Unfortunately i didn't stir it up with chopsticks and didn't notice threads as i was spilling it.
Doesn't natto require specific bacterium and specifically soya beans? Bacillus subtilis? I'm not sure where can i find it. Also i haven't see natto in stores. Maybe in a bioshop. It sounds pretty easy though and i will try it in time!

John Saltveit

Can you explain me this clause , maybe you wanted to say something else or you mean, that because of the gas you avoid them? because that was the reason for me:

"I also think that I can almost not afford to eat beans, as cheap and healthy as they are."

I've read about cacao and beans again somewhere in this forum! Can't blame her! Secrets do taste delicious!


I'm glad to be part of your community and hopefully i'll be able to contribute too in the future.
Thank you for the recipe! I'll definitely try it.
Now i'm soaking some adzuki beans.

And one more question, which i think could be a new topic but anyway..
How often do you eat fermented food?

I've read that you can eat whenever but i only ask this question because I noticed that the last few weeks my teeth hurt and by chance i read in a forum that its probably because of high acidity of kefir, so i stopped for a few days and indeed i feel better. Now i intend to drink 2 to 3 times a week or mix it with food to lessen the effects. That disappointed me a little because i was so excited about fermentation and fermenting food. Maybe i have something else (gingivitis or plaque) . I have to visit a dentist.

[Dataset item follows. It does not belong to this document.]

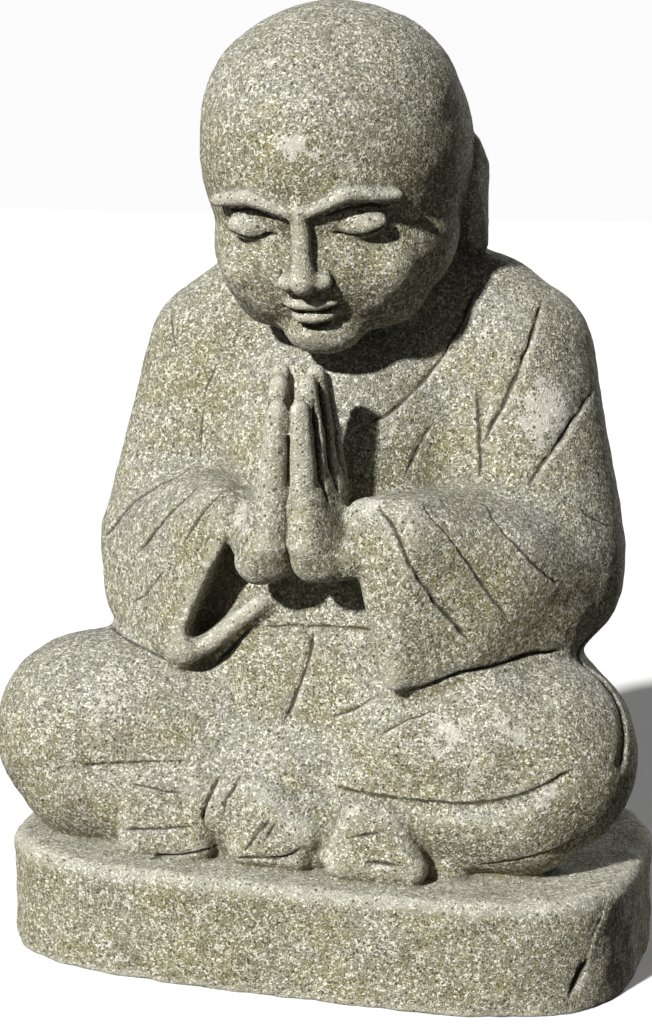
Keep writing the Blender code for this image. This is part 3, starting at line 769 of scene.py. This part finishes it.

P.S.: Oh and please, feel free to correct my english if you notice a mistake (and feel the itch) ..especially in expressions.I'd like to learn and use them right.
6 years ago
Thank you all for responding!

I tried to ferment beans because i read that after fermentation they are easies to digest(less gas).

My initial worries were because of this bacterium -botulinum - which i read that it appears in anaerobic conditions in low acid (ph greater than 4.6) canned food if not canned properly.

I know that lactofermentation creates an acidic enviroment which is bad for botulinum but due to my impulsive nature which almost led me to a rather terrifying incident a few months ago with raw milk and the fact that i'm new at fermenting, i ought to be cautious even if i ask stupid questions at times. (i made kefir with raw sheep milk and after i drunk it, i learnt about Brucellosis. Finally the milk was ok but damn my impulsive nature!)

DAY 1:
I fermented with a coffee filter,aerobic.
DAY 2:
I fermented anaerobic because i found out that the acidity rises if there is no oxygen.
DAY 3:
I threw it away because the initial white film on the surface had bloated and by then i had no idea if what i had done was harmful or not but i wouldn't risk it.

Of course it smelled awful but of that i was aware. Beans smell bad when fermented.

Today and while i was writing this post i searched again, about botulism this time and i was luckier (previously i had searched about fermenting beans with water kefir, today i googled about lactofermenting and botulism). I found those 2 videos and this very informative post which say that fermented food is safe.
So i guess my beans were ok. I will try again.

S bengi I haven't ferment any food yet but i intend to.
It's been a year since i started using milk kefir and few weeks water kefir. I use 1 tbs sugar 1 tbs water kefir and 1 cup and i think it takes 24 to 36 hrs. I like it sour. As for food fermenting i dont know but i will try. There is no limit i think(at least now that i know its safe). And it doesn't have to be completely fermented to be eaten.

John Saltveit i'll do the same because i want the microbes alive.

Thank you all! You have a nice forum here with lots of information.
6 years ago
I tried this with a jar covered with just a coffee filter and on the surface of the solution appeared a white film. Should i try ferment aerobic or anaerobic?